The Well of Lost Plots

The Well of Lost Plots
by Jasper Fforde
Fiction. 373 pp.
Penguin. 2004.

the back copy:

Protecting the world's greatest literature—not to mention keeping up with Miss Havisham—is tiring work for an expectant mother. And Thursday can definitely use a respite. So what better hideaway than inside the unread and unreadable Caversham Heights, a cliché-ridden pulp mystery in the hidden depths of the Well of Lost Plots, where all unpublished books reside? But peace and quiet remain elusive for Thursday, who soon discovers that the Well itself is a veritable linguistic free-for-all, where grammasites run rampant, plot devices are hawked on the black market, and lousy books—like Caversham Heights—are scrapped for salvage. To top it off, a murderer is stalking Jurisfiction personnel and nobody is safe—least of all Thursday.

I think this may be my favorite Thursday Next book at this point. It's in this one where the world Fforde has created gets truly ingenious. I really love his characters, and Next really becomes likable at this point as she's not out creating her own problems (necessarily, anyway).

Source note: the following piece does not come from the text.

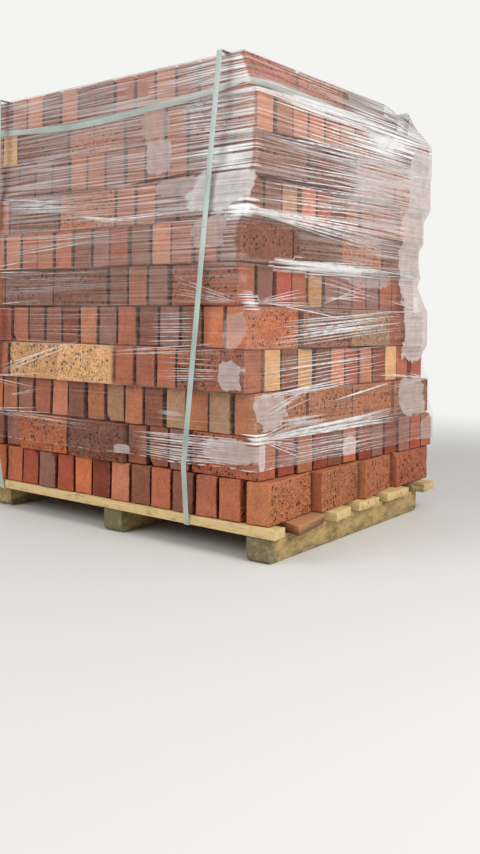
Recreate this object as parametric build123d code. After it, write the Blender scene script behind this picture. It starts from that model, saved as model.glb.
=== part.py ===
from build123d import *
import math
import os

# A pallet of clay bricks: eleven courses of bricks on edge, on six deck boards and three
# bearers, held by flat straps and a wrap of clear stretch film.
# Millimetres, +Z up. The front face looks along -Y, the deck boards run along X and the
# bearers along Y. The origin is the middle of the whole footprint, on the floor.

# Bricks
brick_length = 215.0
brick_height = 104.0        # a brick on edge
upper_brick_height = 96.0   # the bricks of the top courses stand lower
brick_thickness = 67.0
side_gap = 7.0              # mean gap between bricks side by side
end_gap = 10.0              # mean gap between bricks end to end
least_gap = 1.5             # no gap between two bricks of a course is narrower
brick_stray = 5.0           # a face brick stands out of its course by up to this much

# Courses, from the deck up: how far each one sits to the right, and how far back
shift_right = (32, 15, 5, -10, -5, -34, -15, -10, 10, 5, -30)
shift_back = (10, 14, 14, -15, -6, -12, -25, -15, 0, 5, 0)
upper_courses = 2

# How a course is laid: header courses in rows, bonded courses in ranks from left to right,
# H for a rank of headers and S for a rank of stretchers
header_count = 14           # across the front
row_count = 4               # rows of bricks laid front to back
stretcher_count = 12        # in a rank, front to back
bond = "HHSSHHHS"
pushed_front = {(2, 2): 14.0, (2, 3): 16.0, (4, 3): 12.0}  # by course and rank
pushed_right = {(1, 1): 13.0, (1, 3): 15.0, (5, 1): 9.0, (5, 2): 12.0}  # course, row
turned_right = {(1, 0): 6.6, (1, 1): 5.7, (1, 2): 11.0}    # degrees, of the last brick of a row
missing = {(11, 3, 13)}     # course, row and column of a brick that has gone
racked_courses = (1,)       # they were laid along the racked bearers

# Pallet
board_widths = (52.0, 137.0, 95.0, 113.0, 135.0, 88.0)     # from the front
board_gaps = (52.0, 27.0, 55.0, 55.0, 59.0)
board_end_shift = (0.0, 14.0, 0.0, -23.0, -30.0, -18.0)    # each board's place along X
board_end_skew = (6.0, 32.0, 15.0, 2.0, 4.0, 7.0)          # how far out of square its ends are
board_thickness = 24.0
board_length = 1100.0
wane = 9.0                  # the missing lower edge of the second board
flare_length = 75.0         # over this length its front edge widens
flare_width = 26.0
bearer_width = 66.0
bearer_height = 62.0
left_bearer_inset = 18.0    # from the boards' ends, at the front
right_bearer_inset = 24.0
bearer_rack = 2.5           # degrees: the pallet is racked, so its bearers run out of square
bearer_end_insets = {"left": 35.0, "middle": 8.0, "right": 8.0}  # from the deck's front edge
bearer_length = 808.0
middle_bearer_shift = 9.0
bearer_end_round = 16.0     # the worn lower edge at each end of a bearer
load_setback = 0.0          # the load's front face, behind the deck's front edge
load_inset = 73.0           # the load's right face, in from the deck's right edge

# Straps and film
strap_width = 16.0
strap_thickness = 1.0
near_strap_top = 82.0       # where it crosses the top edge, from the load's right face
near_strap_foot = 200.0     # where it goes under the deck
far_strap_top = 930.0
far_strap_clear = 2.0       # between its foot and the left bearer
level_strap_lift = 18.0     # of its middle, above the foot of the top course
film_thickness = 0.6
film_start = 25.0           # the film's lower edge, above the foot of the second course
film_hem = 90.0             # what is folded over the top
wrap_clearance = 0.3        # a strap or the film, from what it lies on


header_course_width = header_count * brick_thickness + (header_count - 1) * side_gap
bonded_course_width = (
    bond.count("S") * brick_length
    + bond.count("H") * brick_thickness
    + (len(bond) - 1) * side_gap
)
load_width = max(header_course_width, bonded_course_width)
load_depth = max(
    row_count * brick_length + (row_count - 1) * end_gap,
    stretcher_count * brick_thickness + (stretcher_count - 1) * side_gap,
)
deck_depth = sum(board_widths) + sum(board_gaps)
deck_top = bearer_height + board_thickness
course_count = len(shift_right)
right_bearer = -right_bearer_inset - bearer_width / 2
left_bearer = -board_length + left_bearer_inset + bearer_width / 2
far_strap_foot = left_bearer + bearer_width / 2 + far_strap_clear + strap_width / 2


def starts(sizes, total, seed):
    """Where bricks of these sizes begin along a line, with uneven gaps that fill it."""
    gap_count = len(sizes) - 1
    spare = total - sum(sizes) - gap_count * least_gap
    weights = [1 + (3 * seed + 5 * index) % 7 for index in range(gap_count)]
    places = [0.0]
    for size, weight in zip(sizes, weights):
        gap = least_gap + spare * weight / sum(weights)
        places.append(places[-1] + size + gap)
    return places


def stray(seed):
    """How far one face brick stands out."""
    return brick_stray * (seed * 5 % 7) / 6


def outward(place, count):
    """Which way a brick may slide: out of the near face, out of the far one, or not at all."""
    if place == 0:
        return -1
    return 1 if place == count - 1 else 0


def header_course(number):
    """The bricks of a course that all run front to back, as in bonded_course."""
    rack = bearer_rack if number in racked_courses else 0.0
    bricks = []
    for row, y in enumerate(starts([brick_length] * row_count, load_depth, number)):
        places = starts([brick_thickness] * header_count, load_width, number + row)
        back = y + brick_length
        for column, x in enumerate(places):
            if (number, row, column) in missing:
                continue
            slide = outward(row, row_count) * stray(number + row + column)
            push, turned = 0.0, rack
            if column == header_count - 1:
                push = pushed_right.get((number, row), 0.0)
                turned = turned_right.get((number, row), rack)
            left = x + push - back * math.tan(math.radians(rack))
            bricks.append((left, back + slide, brick_thickness, brick_length, turned))
    return bricks


def bonded_course(number):
    """The bricks of a course of header and stretcher ranks: for each one its back left
    corner, its width and depth in plan, and how far it is turned."""
    sizes = {"S": brick_length, "H": brick_thickness}
    places = starts([sizes[kind] for kind in bond], load_width, number)
    bricks = []
    for rank, (kind, x) in enumerate(zip(bond, places)):
        if kind == "S":
            count, width, depth = stretcher_count, brick_length, brick_thickness
        else:
            count, width, depth = row_count, brick_thickness, brick_length
        for place, y in enumerate(starts([depth] * count, load_depth, number + rank)):
            x_slide = outward(rank, len(bond)) * stray(number + place)
            y_slide = outward(place, count) * stray(number + rank)
            if place == 0:
                y_slide -= pushed_front.get((number, rank), 0.0)
            bricks.append((x + x_slide, y + depth + y_slide, width, depth, 0.0))
    return bricks


def course_height(number):
    if number > course_count - upper_courses:
        return upper_brick_height
    return brick_height


def course_foot(number):
    return deck_top + sum(course_height(below) for below in range(1, number))


def brick_plan(corner_x, corner_y, width, depth, turned):
    """A brick in plan, by its back left corner, turned in its place."""
    slip = width * math.sin(math.radians(turned)) / 2
    outline = Rectangle(width, depth, align=(Align.MIN, Align.MAX))
    return Pos(corner_x, corner_y - slip) * Rot(0, 0, turned) * outline


def brick_course(number):
    """One course, counted from 1 at the deck, as separate bricks."""
    plan = header_course(number) if number % 2 else bonded_course(number)
    left = -load_inset - load_width + shift_right[number - 1]
    front = load_setback + shift_back[number - 1]
    corner = Pos(left, front, course_foot(number))
    bricks = [extrude(corner * brick_plan(*brick), course_height(number)) for brick in plan]
    return Compound(children=[brick.solid() for brick in bricks])


def board_front(index):
    return sum(board_widths[:index]) + sum(board_gaps[:index])


def deck_board(index):
    """One board with its ends out of square. The second one flares at its right end and
    has a waney lower edge."""
    width = board_widths[index]
    skew = board_end_skew[index]
    flare = flare_width if index == 1 else 0.0
    outline = Polygon(
        (-board_length, 0),
        (-flare_length, 0),
        (0, -flare),
        (-skew, width),
        (-board_length - skew, width),
        align=None,
    )
    board = extrude(outline, board_thickness)
    if index == 1:
        lower_edges = board.edges().group_by(Axis.Z)[0]
        board = chamfer(lower_edges.group_by(Axis.Y)[-1], wane)
    place = Pos(board_end_shift[index], board_front(index), bearer_height)
    return place * board


def bearer(x_middle, end_inset):
    """A sawn bearer whose lower end edges are worn round, turned by the pallet's rack."""
    along = (Align.CENTER, Align.MIN, Align.MIN)
    bar = Box(bearer_width, bearer_length, bearer_height, align=along)
    lower_edges = bar.edges().filter_by(Axis.X).group_by(Axis.Z)[0]
    bar = fillet(lower_edges, bearer_end_round)
    return Pos(x_middle, end_inset, 0) * Rot(0, 0, bearer_rack) * bar


def grown(box, outward, low, high):
    """A block over the plan of a bounding box, grown sideways, between two heights."""
    width = box.max.X - box.min.X + 2 * outward
    depth = box.max.Y - box.min.Y + 2 * outward
    middle = box.center()
    block = Box(width, depth, high - low, align=(Align.CENTER, Align.CENTER, Align.MIN))
    return Pos(middle.X, middle.Y, low) * block


def taut_outline(points):
    """The outline that a band takes when it is pulled tight round these points."""
    ordered = sorted(set(points))

    def half(sequence):
        chain = []
        for point in sequence:
            while len(chain) > 1 and turn(chain[-2], chain[-1], point) <= 1e-6:
                chain.pop()
            chain.append(point)
        return chain[:-1]

    return Polygon(*half(ordered), *half(ordered[::-1]), align=None)


def turn(first, second, third):
    across = (second[0] - first[0]) * (third[1] - first[1])
    return across - (second[1] - first[1]) * (third[0] - first[0])


def band_ring(outline, inward):
    """The section of a strap that lies round an outline at a clearance."""
    outer = offset(outline, inward + strap_thickness, kind=Kind.INTERSECTION)
    inner = offset(outline, inward, kind=Kind.INTERSECTION)
    return outer - inner


def level_outline(courses):
    """What a level strap is pulled tight round: the corners of these courses, in plan."""
    boxes = [course.bounding_box() for course in courses]
    return taut_outline([
        (x, y)
        for box in boxes
        for x in (box.min.X, box.max.X)
        for y in (box.min.Y, box.max.Y)
    ])


def level_strap(outline, height):
    section = Pos(0, 0, height - strap_width / 2) * band_ring(outline, wrap_clearance)
    return extrude(section, strap_width)


def layer(outline, outward, low, high):
    """A block over a grown outline, between two heights."""
    return extrude(Pos(0, 0, low) * offset(outline, outward, kind=Kind.INTERSECTION), high - low)


def film_form(courses, strap_outline, strap_height, outward):
    """The solid that fills the wrapped courses and the level strap, grown outward."""
    form = Part()
    for number, course in enumerate(courses[1:], start=2):
        low = course_foot(number) - outward
        if number == 2:
            low = course_foot(number) + film_start
        form += grown(course.bounding_box(), outward, low, course_foot(number + 1) + outward)
    over_strap = wrap_clearance + strap_thickness + outward
    reach = strap_width / 2 + outward
    return form + layer(strap_outline, over_strap, strap_height - reach, strap_height + reach)


def stretch_film(courses, strap_outline, strap_height):
    """A thin shell that follows the face of each course and is folded in over the top."""
    skin = wrap_clearance + film_thickness
    shell = film_form(courses, strap_outline, strap_height, skin)
    hollow = film_form(courses, strap_outline, strap_height, wrap_clearance)
    top = course_foot(course_count + 1)
    mouth = grown(courses[-1].bounding_box(), -film_hem, top, top + 2 * skin)
    foot = grown(courses[1].bounding_box(), wrap_clearance, course_foot(2), course_foot(3))
    return shell - hollow - mouth - foot


def slanted_strap(pieces, x_top, x_foot):
    """A strap pulled tight round the film and the deck boards, slanting across the front."""
    points = []
    for piece in pieces:
        box = piece.bounding_box()
        for y in (box.min.Y, box.max.Y):
            points += [(y, box.min.Z), (y, box.max.Z)]
    section = Plane.YZ * band_ring(taut_outline(points), wrap_clearance)
    reach = load_width + 2 * load_inset
    loop = extrude(section, reach, both=True)
    low = bearer_height - strap_width
    high = max(height for _, height in points) + strap_width
    lean = (x_top - x_foot) / (high - low)
    half_width = strap_width / 2
    slab_outline = Polygon(
        (x_foot - half_width, low),
        (x_foot + half_width, low),
        (x_top + half_width, high),
        (x_top - half_width, high),
        align=None,
    )
    slab = extrude(Plane.XZ * slab_outline, 2 * deck_depth, both=True)
    return loop & slab


def build():
    courses = {f"brick_course_{number:02d}": brick_course(number) for number in range(1, course_count + 1)}
    boards = {f"deck_board_{index + 1}": deck_board(index) for index in range(len(board_widths))}
    middle_bearer = (left_bearer + right_bearer) / 2 + middle_bearer_shift
    bearer_places = {"left": left_bearer, "middle": middle_bearer, "right": right_bearer}
    bearers = {
        f"bearer_{side}": bearer(x_middle, bearer_end_insets[side])
        for side, x_middle in bearer_places.items()
    }
    stack = list(courses.values())
    strap_height = course_foot(course_count) + level_strap_lift
    strap_outline = level_outline(stack[-1:])
    film = stretch_film(stack, strap_outline, strap_height)
    held = stack + list(boards.values()) + [film]
    straps = {
        "strap_around_top": level_strap(strap_outline, strap_height),
        "strap_near_corner": slanted_strap(
            held, -load_inset - near_strap_top, -load_inset - near_strap_foot
        ),
        "strap_far_side": slanted_strap(
            held, -load_inset - far_strap_top, far_strap_foot
        ),
    }
    return bearers | boards | courses | straps | {"stretch_film": film}


def write(pieces):
    """Each piece goes to its own file, moved so that the footprint's middle is the origin."""
    os.makedirs("parts", exist_ok=True)
    boxes = [piece.bounding_box() for piece in pieces.values()]
    middle_x = (min(box.min.X for box in boxes) + max(box.max.X for box in boxes)) / 2
    middle_y = (min(box.min.Y for box in boxes) + max(box.max.Y for box in boxes)) / 2
    for name, piece in pieces.items():
        export_step(Pos(-middle_x, -middle_y, 0) * piece, f"parts/{name}.step")


write(build())
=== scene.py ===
import math
import random
from functools import partial
import bmesh
import bpy
import numpy as np
from mathutils import Matrix, Vector, noise


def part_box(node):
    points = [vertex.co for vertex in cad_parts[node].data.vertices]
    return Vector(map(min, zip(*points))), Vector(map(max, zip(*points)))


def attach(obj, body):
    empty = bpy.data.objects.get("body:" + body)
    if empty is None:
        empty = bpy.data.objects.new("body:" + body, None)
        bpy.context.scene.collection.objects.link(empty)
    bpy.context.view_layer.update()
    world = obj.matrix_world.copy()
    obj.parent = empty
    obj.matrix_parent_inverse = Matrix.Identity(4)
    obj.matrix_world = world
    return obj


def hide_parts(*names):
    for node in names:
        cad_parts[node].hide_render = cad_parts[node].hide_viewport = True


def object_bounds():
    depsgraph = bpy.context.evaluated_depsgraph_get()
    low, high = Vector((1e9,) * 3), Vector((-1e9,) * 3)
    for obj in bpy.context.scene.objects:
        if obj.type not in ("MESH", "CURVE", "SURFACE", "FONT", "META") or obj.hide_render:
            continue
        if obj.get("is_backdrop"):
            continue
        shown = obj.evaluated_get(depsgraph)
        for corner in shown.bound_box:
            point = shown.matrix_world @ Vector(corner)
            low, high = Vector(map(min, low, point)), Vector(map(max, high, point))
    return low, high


# A pallet of clay bricks: eleven courses of bricks on edge, on six deck boards and three
# bearers, held by flat straps and a wrap of clear stretch film.
# Metres, +Z up. The front face looks along -Y and the right face along +X.

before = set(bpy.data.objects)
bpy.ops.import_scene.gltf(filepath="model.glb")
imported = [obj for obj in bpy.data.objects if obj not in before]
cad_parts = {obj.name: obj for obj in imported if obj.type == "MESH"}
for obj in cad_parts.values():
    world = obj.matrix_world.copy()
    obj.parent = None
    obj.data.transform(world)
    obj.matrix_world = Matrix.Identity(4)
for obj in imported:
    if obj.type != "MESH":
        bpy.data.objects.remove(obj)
cad_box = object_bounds()
same_point = 1e-5            # points nearer to each other than this are merged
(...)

Of course, more than anything, I like Fforde's creation of Generics. These are the characters before they actually become a character. Some will only become stock characters, but some become leading ladies and dastardly villains. It provided me so much enjoyment as I later evaluated a manuscript for a local publishing company wherein the characters were so poorly developed, I couldn't help but be reminded of Lost Plots.